Repeat exactly, and only, the lines from the one that contains "saved as model.glb." through the one that contains "MERGE_ANGLE = 0.0004", both ends included.

--- Begin Data shown ---

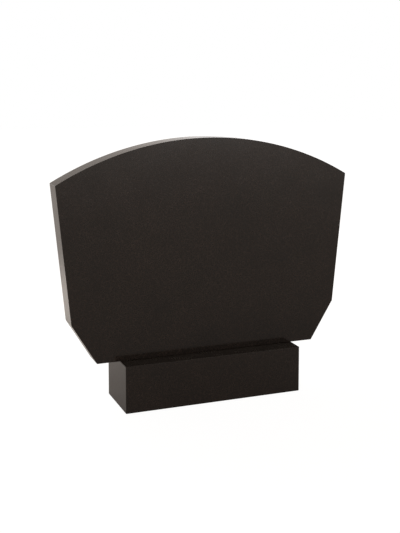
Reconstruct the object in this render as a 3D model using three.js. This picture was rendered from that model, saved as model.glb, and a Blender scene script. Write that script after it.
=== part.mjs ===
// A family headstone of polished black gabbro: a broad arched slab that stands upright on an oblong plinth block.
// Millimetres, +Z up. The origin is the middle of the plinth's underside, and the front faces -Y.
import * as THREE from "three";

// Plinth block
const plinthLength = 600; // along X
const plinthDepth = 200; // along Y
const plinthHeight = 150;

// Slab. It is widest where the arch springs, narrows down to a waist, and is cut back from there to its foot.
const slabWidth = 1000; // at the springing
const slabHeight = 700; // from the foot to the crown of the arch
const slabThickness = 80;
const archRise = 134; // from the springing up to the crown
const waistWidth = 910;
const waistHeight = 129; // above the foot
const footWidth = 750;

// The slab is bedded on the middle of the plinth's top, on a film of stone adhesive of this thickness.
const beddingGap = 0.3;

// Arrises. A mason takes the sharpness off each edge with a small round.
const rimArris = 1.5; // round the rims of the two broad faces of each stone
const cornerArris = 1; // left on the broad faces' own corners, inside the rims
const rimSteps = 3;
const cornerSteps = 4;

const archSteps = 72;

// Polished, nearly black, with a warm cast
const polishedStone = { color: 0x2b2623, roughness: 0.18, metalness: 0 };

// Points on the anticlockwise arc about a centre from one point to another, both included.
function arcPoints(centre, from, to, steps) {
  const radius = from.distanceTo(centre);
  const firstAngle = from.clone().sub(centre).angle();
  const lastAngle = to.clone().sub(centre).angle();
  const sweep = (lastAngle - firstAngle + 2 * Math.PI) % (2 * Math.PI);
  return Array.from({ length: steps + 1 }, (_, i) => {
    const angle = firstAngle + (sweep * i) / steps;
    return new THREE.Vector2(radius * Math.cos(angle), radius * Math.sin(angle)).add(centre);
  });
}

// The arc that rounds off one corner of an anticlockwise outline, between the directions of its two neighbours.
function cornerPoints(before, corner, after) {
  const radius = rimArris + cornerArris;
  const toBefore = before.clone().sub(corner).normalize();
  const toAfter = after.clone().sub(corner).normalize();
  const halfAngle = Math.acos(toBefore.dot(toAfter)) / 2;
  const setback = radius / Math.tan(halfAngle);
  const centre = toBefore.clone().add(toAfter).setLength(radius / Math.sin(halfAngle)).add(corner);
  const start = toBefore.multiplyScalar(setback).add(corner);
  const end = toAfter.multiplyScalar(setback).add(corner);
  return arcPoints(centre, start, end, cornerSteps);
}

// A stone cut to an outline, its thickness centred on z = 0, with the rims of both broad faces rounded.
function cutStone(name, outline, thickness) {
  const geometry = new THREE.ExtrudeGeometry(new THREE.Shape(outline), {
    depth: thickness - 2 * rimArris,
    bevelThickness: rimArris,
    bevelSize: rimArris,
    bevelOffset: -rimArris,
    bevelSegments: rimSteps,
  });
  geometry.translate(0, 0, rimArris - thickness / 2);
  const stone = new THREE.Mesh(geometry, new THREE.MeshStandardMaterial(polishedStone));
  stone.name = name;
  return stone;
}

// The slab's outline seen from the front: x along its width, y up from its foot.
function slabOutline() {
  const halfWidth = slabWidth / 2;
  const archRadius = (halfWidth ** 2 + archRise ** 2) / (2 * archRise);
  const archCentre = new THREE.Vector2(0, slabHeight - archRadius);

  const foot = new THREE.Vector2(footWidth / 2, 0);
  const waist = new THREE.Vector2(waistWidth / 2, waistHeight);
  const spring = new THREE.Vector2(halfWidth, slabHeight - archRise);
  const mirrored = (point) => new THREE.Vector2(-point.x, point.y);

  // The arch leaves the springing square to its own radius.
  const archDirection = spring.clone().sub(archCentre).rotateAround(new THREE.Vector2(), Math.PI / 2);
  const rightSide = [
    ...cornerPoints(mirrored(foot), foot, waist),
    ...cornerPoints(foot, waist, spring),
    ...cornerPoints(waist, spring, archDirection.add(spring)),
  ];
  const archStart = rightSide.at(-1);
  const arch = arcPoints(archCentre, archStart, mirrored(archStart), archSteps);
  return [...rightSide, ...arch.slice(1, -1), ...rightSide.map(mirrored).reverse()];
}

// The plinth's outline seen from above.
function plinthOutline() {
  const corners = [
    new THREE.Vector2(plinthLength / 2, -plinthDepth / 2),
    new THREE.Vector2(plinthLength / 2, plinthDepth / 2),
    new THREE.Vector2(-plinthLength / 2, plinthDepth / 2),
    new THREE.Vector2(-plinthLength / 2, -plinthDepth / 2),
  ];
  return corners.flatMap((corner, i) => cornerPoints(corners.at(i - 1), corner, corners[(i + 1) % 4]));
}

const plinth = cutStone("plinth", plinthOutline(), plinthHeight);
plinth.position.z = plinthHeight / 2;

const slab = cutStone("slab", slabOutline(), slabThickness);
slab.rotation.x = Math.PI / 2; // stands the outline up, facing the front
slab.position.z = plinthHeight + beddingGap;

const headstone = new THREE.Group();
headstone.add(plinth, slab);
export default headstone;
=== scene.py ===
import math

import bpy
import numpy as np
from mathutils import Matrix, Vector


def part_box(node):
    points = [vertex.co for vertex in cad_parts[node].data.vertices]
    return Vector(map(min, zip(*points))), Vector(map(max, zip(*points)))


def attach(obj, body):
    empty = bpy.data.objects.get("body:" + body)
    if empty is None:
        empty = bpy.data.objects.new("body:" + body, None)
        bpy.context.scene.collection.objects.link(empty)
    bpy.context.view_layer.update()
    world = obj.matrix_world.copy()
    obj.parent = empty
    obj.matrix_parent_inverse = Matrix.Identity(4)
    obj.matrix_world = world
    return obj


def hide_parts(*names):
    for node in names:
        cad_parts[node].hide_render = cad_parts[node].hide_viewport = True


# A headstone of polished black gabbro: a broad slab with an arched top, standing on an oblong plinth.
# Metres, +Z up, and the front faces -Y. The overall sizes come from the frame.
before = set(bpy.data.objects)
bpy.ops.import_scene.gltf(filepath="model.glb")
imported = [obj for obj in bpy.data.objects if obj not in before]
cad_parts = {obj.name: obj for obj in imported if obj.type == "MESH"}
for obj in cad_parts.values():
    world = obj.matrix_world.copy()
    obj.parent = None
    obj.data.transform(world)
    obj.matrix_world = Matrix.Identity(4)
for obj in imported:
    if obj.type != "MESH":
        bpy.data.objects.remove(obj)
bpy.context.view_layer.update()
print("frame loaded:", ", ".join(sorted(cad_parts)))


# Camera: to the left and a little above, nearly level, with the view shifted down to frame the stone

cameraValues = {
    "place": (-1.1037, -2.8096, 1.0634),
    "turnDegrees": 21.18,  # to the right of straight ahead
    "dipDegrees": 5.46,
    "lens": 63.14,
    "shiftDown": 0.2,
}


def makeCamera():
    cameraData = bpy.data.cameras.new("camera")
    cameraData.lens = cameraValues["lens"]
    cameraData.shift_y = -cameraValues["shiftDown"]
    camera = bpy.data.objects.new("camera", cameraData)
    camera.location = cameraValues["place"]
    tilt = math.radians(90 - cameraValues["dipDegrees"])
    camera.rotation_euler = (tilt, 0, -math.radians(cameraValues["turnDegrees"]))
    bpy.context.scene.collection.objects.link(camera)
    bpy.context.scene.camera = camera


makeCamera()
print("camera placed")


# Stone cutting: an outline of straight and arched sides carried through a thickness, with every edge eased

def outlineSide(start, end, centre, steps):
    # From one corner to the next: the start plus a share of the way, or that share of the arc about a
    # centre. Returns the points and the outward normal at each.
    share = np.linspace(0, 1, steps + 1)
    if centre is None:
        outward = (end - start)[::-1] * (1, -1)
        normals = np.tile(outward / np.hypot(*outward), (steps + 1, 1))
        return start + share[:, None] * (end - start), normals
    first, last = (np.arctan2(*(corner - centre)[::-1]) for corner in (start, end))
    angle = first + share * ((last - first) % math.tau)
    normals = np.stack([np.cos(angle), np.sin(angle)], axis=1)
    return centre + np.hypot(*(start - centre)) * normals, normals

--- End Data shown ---
--- Begin Data shown ---

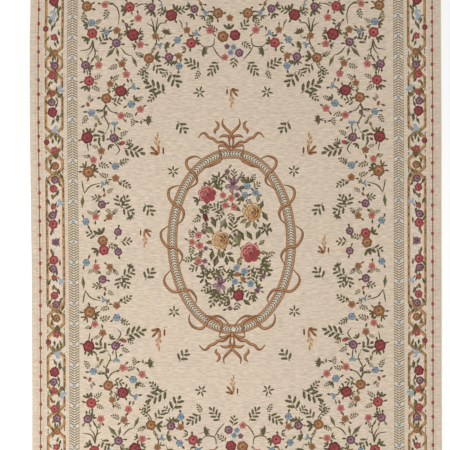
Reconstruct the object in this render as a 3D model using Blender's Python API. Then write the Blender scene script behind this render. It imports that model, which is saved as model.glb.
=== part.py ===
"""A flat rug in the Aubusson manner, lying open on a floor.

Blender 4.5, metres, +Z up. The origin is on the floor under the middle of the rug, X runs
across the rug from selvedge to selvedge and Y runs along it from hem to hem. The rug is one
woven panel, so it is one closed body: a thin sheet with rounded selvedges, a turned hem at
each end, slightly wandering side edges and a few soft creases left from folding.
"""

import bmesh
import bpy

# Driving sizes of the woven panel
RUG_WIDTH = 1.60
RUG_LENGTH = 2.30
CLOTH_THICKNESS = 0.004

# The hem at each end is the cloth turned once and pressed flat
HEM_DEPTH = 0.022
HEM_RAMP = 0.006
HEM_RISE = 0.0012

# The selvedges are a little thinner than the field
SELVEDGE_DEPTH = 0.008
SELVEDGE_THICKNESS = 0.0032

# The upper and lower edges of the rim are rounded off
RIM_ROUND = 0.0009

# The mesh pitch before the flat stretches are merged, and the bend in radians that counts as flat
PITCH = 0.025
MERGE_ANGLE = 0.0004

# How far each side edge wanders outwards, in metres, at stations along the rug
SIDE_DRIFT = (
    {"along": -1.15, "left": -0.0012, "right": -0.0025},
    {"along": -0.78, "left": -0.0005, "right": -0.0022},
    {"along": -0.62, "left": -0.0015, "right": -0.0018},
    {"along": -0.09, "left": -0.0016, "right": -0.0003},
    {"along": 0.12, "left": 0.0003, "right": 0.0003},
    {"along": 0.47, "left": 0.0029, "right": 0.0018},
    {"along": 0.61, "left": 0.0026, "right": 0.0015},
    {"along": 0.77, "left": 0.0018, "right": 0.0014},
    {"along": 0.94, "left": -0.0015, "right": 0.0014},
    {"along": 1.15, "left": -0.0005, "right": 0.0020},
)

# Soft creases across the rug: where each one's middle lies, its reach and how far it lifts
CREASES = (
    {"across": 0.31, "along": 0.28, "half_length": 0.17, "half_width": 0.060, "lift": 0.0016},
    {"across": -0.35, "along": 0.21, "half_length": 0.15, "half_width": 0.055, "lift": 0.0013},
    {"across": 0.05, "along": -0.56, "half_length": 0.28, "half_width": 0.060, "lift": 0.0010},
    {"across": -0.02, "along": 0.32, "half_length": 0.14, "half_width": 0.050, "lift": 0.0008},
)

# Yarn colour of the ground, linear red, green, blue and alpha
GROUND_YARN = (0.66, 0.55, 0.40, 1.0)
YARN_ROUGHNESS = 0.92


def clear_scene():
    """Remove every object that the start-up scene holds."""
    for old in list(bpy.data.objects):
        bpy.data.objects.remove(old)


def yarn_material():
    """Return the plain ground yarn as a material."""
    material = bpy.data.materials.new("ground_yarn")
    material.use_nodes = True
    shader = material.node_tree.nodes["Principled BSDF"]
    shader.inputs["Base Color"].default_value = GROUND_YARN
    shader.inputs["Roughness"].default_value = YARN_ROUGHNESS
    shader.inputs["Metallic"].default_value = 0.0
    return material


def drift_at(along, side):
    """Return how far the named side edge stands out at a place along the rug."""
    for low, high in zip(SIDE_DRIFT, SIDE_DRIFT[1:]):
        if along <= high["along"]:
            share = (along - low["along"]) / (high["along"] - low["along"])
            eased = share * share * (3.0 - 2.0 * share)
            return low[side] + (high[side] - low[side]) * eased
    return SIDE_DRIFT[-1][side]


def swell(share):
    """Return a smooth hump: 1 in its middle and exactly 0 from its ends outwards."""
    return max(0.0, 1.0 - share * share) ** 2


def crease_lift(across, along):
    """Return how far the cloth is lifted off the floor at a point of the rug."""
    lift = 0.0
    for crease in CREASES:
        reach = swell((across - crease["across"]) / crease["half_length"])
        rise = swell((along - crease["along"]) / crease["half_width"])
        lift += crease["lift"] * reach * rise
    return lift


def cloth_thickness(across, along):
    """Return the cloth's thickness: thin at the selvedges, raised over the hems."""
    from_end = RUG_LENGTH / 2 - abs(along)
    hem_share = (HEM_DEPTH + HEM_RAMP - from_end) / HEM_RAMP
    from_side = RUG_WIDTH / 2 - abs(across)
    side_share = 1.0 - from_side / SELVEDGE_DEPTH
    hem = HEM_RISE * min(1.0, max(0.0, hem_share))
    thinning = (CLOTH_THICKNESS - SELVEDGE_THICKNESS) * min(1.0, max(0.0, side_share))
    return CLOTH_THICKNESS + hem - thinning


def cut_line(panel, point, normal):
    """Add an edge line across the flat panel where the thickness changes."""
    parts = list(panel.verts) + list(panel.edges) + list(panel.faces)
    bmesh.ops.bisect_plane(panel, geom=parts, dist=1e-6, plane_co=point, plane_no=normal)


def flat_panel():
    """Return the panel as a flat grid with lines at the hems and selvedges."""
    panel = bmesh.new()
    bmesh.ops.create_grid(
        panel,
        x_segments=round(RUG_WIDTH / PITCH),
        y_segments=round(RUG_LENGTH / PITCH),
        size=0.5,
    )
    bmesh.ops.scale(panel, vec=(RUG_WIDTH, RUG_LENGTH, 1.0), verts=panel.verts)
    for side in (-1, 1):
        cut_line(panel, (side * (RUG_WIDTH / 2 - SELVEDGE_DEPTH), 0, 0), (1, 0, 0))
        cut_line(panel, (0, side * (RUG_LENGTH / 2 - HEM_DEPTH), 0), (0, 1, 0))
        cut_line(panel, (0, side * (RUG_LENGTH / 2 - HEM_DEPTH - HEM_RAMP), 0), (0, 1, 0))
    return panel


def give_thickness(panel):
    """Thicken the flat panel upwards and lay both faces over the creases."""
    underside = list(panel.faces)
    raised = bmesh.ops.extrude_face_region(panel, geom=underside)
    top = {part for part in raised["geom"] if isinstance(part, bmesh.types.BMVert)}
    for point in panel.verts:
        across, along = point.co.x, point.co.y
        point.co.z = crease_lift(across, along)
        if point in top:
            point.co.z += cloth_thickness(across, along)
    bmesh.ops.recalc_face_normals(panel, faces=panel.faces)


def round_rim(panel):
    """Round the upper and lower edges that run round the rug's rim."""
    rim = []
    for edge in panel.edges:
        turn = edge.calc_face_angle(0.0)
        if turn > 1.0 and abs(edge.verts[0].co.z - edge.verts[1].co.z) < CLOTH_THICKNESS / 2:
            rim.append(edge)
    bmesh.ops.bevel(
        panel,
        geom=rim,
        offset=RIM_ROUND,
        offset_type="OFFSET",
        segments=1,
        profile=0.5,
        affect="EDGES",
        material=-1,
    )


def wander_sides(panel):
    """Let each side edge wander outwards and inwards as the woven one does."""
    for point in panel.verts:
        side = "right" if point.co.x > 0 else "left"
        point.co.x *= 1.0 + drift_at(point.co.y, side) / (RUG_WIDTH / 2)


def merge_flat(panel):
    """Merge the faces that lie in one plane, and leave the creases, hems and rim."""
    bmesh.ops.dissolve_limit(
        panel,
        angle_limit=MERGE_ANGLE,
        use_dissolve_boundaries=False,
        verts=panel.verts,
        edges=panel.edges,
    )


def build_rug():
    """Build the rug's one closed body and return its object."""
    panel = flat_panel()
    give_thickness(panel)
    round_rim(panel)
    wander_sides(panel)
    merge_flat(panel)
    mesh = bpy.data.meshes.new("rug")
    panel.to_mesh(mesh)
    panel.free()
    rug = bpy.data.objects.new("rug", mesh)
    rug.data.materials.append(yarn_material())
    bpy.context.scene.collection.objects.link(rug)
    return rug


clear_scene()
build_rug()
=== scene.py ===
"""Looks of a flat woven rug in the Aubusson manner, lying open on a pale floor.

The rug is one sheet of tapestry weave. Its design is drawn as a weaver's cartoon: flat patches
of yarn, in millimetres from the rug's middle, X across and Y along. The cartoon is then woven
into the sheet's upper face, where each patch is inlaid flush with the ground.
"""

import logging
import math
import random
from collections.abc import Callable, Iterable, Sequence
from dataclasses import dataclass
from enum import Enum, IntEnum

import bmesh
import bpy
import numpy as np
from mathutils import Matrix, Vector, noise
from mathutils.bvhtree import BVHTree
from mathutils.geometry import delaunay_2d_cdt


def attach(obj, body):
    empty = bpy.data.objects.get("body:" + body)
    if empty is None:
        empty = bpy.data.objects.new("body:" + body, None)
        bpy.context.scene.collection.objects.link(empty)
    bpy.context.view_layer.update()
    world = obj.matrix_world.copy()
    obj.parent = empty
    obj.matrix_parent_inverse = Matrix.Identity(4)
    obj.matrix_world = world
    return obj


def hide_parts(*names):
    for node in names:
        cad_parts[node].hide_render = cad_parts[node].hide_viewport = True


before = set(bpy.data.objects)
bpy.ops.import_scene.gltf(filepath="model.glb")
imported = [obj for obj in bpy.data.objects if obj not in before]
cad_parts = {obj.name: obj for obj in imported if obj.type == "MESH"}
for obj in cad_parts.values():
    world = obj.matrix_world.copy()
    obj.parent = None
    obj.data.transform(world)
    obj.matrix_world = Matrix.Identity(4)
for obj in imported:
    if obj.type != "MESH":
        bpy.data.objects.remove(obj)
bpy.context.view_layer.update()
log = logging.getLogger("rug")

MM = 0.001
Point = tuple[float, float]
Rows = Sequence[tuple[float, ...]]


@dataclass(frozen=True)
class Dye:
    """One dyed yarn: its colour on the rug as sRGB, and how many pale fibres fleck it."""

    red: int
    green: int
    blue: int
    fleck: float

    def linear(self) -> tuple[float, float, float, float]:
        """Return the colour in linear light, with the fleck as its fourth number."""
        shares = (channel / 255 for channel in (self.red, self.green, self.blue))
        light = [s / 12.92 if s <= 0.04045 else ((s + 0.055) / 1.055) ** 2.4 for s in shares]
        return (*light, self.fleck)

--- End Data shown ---

### Correct output
Reconstruct the object in this render as a 3D model using Blender's Python API. Then write the Blender scene script behind this render. It imports that model, which is saved as model.glb.
=== part.py ===
"""A flat rug in the Aubusson manner, lying open on a floor.

Blender 4.5, metres, +Z up. The origin is on the floor under the middle of the rug, X runs
across the rug from selvedge to selvedge and Y runs along it from hem to hem. The rug is one
woven panel, so it is one closed body: a thin sheet with rounded selvedges, a turned hem at
each end, slightly wandering side edges and a few soft creases left from folding.
"""

import bmesh
import bpy

# Driving sizes of the woven panel
RUG_WIDTH = 1.60
RUG_LENGTH = 2.30
CLOTH_THICKNESS = 0.004

# The hem at each end is the cloth turned once and pressed flat
HEM_DEPTH = 0.022
HEM_RAMP = 0.006
HEM_RISE = 0.0012

# The selvedges are a little thinner than the field
SELVEDGE_DEPTH = 0.008
SELVEDGE_THICKNESS = 0.0032

# The upper and lower edges of the rim are rounded off
RIM_ROUND = 0.0009

# The mesh pitch before the flat stretches are merged, and the bend in radians that counts as flat
PITCH = 0.025
MERGE_ANGLE = 0.0004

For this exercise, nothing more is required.